Chelsea Corputty

Personal information
- Born: 4 May 1995 (age 31) Ambon, Maluku, Indonesia
- Height: 1.70 m (5 ft 7 in)

Sport
- Country: Indonesia
- Sport: Rowing

Medal record
Women's rowing
Representing Indonesia
Asian Games
| Bronze medal – third place | 2018 Jakarta–Palembang | Coxless four |
| Bronze medal – third place | 2022 Hangzhou | Lightweight double sculls |
Asian Championships
| Bronze medal – third place | 2017 Pattaya | Lightweight quadruple sculls |
| Bronze medal – third place | 2021 Ban Chang | Quadruple sculls |
SEA Games
| Silver medal – second place | 2015 Singapore | Lightweight four 1000 m |
| Silver medal – second place | 2021 Vietnam | Coxless four |
| Silver medal – second place | 2021 Vietnam | Lightweight coxless four |
| Silver medal – second place | 2021 Vietnam | Pair |
| Bronze medal – third place | 2025 Thailand | Quadruple sculls |
Women's coastal rowing
Representing Indonesia
Asian Beach Games
| Gold medal – first place | 2016 Da Nang | Solo |

= Chelsea Corputty =

Indonesian rower (born 1995)

Chelsea Corputty (born 4 May 1995) is an Indonesian rower.
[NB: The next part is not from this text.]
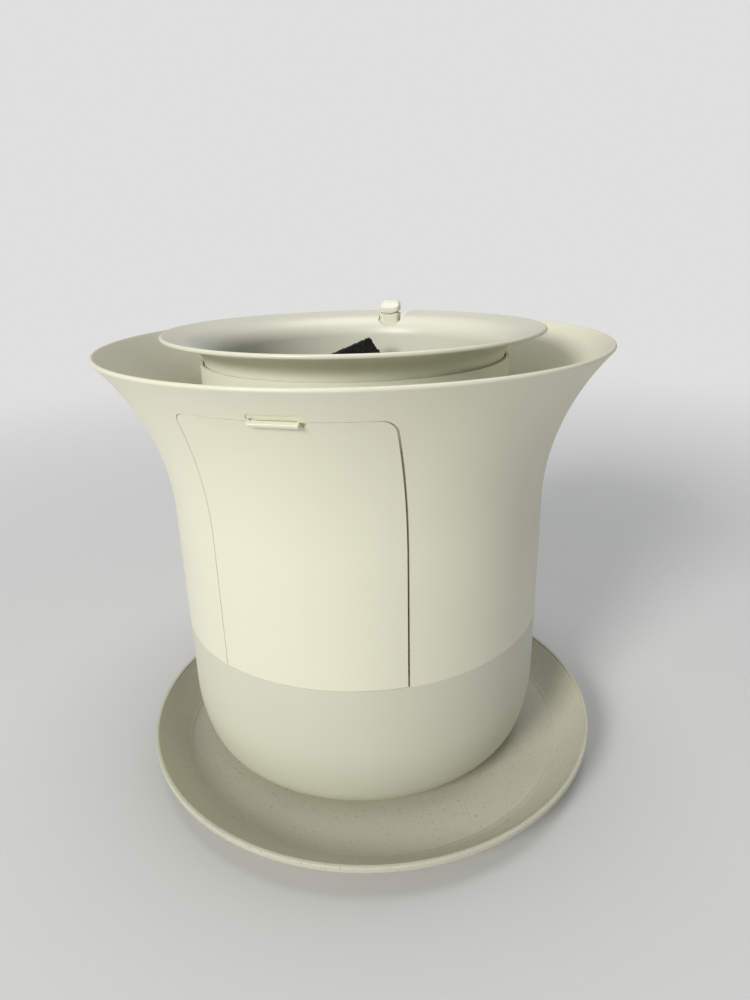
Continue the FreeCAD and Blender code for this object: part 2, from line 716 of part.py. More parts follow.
def slot_rows(name, sizes, columns, between_rows, low, high):
    """Rows of slots that run along Y; sizes names the slots' width, length and gap."""
    width, length, gap = (f"{sizes}_{part}" for part in ("width", "length", "gap"))
    slots = []
    for column in range(-columns, columns + 1):
        x = f"{column} * ({width} + {gap})"
        for row in (-1, 0, 1):
            y = f"{row} * ({length} + {between_rows})"
            slots.append(box(name, (f"{x} - {width} / 2", f"{x} + {width} / 2"),
                             (f"{y} - {length} / 2", f"{y} + {length} / 2"), (low, high)))
    return group(f"{name}_rows", *slots)


floor_slot_set = common("FloorSlotSet", slot_rows("FloorSlot", "floor_slot", 5, 6, heater_top, floor_top),
                        rod("FloorSlotZone", "fan_hole_radius - 2", heater_top, floor_top))
node("floor_grille", cut("FloorGrille", floor_disc, floor_slot_set))

# --- Drying chamber: a tube on the deck with a window for the rack and a seat for the collar.
tube = turned("ChamberTube", [
    (f"{chamber_inner} - chamber_foot", deck_top),
    ("chamber_radius", deck_top),
    ("chamber_radius", "chamber_top"),
    (chamber_inner, "chamber_top"),
    (chamber_inner, "seat_height"),
    (f"{chamber_inner} - seat_width", "seat_height"),
    (f"{chamber_inner} - seat_width", "seat_height - seat_plate"),
    (chamber_inner, "seat_height - seat_plate - seat_width"),
    (chamber_inner, f"{deck_top} + chamber_foot_plate"),
    (f"{chamber_inner} - chamber_foot", f"{deck_top} + chamber_foot_plate"),
])
window = front_prism("ChamberWindow", "window_width / 2", "window_sill", "window_top", "door_corner / 2")
foot_drill = rods_around("FootDrill", 4, tube_screw_circle, "screw_radius", deck_top,
                         f"{deck_top} + chamber_foot_plate", start=60)
node("drying_chamber", cut("ChamberCut", tube, window, *foot_drill))
node("chamber_screws", screws("ChamberScrew", 4, tube_screw_circle, f"({deck_top} + chamber_foot_plate)",
                              "chamber_foot_plate + deck_plate", start=60))

# --- Collar: a dish on a neck that plugs into the chamber. The notch for the switch post has a rounded base,
# a straight left side and a right side that opens wide at the brim.
neck_outer = f"({chamber_inner} - collar_clearance)"
neck_inner = f"({neck_outer} - collar_wall)"
steep, shallow = (f"(collar_{where}_slope * 1 deg)" for where in ("middle", "rim"))
turn_end = (f"({neck_outer} + collar_turn_radius * (1 - sin({steep})))",
            f"(collar_turn_height + collar_turn_radius * cos({steep}))")
sweep_end = (f"({turn_end[0]} + collar_sweep_radius * (sin({steep}) - sin({shallow})))",
             f"({turn_end[1]} + collar_sweep_radius * (cos({shallow}) - cos({steep})))")
brim_end = (f"({sweep_end[0]} + collar_brim * cos({shallow}))",
            f"({sweep_end[1]} + collar_brim * sin({shallow}))")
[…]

She won the bronze medal in the women's coxless four event at the 2018 Asian Games held in Jakarta and Palembang, Indonesia.

She has also won medals at the Asian Rowing Championships and the SEA Games.

She won the gold medal in the women's solo coastal rowing competition at the 2016 Asian Beach Games held in Da Nang, Vietnam.